Originally Posted By: pearlharbr
Quote:
When do you just accept that a WAS is not just unwilling but incapable of being all in?


Does it really matter? If he's simply unwilling to make changes is that somehow better? Or is it better that he's incapable of growing?

The bottom line is that he has learned the bare minimum you require and that is all he will do. Is that good enough for you? Do not expect that things will ever get better. They may, they may not. I believe you're better off preparing for the worst and being happily surprised if anything surpasses those expectations.

IMHO, you deserve WAY better. I have always thought that. If you decide that staying married is more important than having a fulfilling relationship then that is your choice. I understand there are children involved and you'd rather raise your sons in an in tact family. But you have to accept the consequences that go with it. The man you're married to is not acting like a partner, he's more like a third child.

If you choose to D then yes, it will be difficult. It's hard being a single parent. It's hard to make ends meet. But will you be happier without H's constant drama? Can you provide a more stable home for the boys on your own? Only you know what's best for A&K.

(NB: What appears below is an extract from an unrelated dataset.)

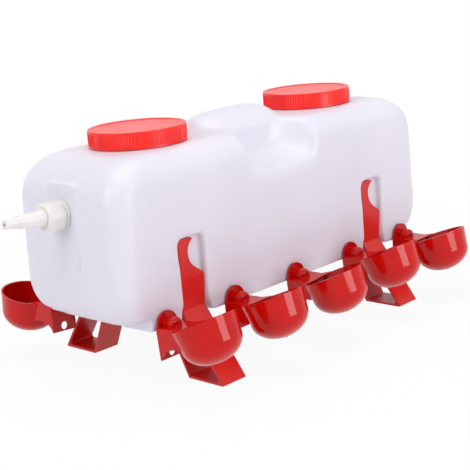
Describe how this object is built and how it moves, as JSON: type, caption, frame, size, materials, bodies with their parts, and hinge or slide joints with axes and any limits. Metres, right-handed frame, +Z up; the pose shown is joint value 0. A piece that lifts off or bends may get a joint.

You can love someone but it doesn't mean they are a good partner. You can love someone and still divorce them because you love yourself more and you choose to do what is best for you.


I agree with you whole-heartedly. It is difficult when at one moment I know sure as day that this ridiculous and that we can pull this marriage off of the cliff and then the next moment I know I need to end it.

It is no less than horrifying to take the leap on behalf of my children. He left and he doesn't have the balls to pull the plug...that is the part that is hardest to forgive. I do not know that life will be better for them if we divorce. I just don't know. It is the hardest part to figure out.

But, I'm alone. I have been for quite a while now and as exhausted as I am, I know what single parenting is and I can handle it. I have to let go of the dream and again, the much purported notion that divorce is bad and f*cks up children and that I should DB until the cows come home. I would do just about anything for the welfare of my children so it is a mindf*ck to initiate a process that "experts" say is so painful and destructive for them. Grrr....tough stuff.

I still think I need to pull the plug.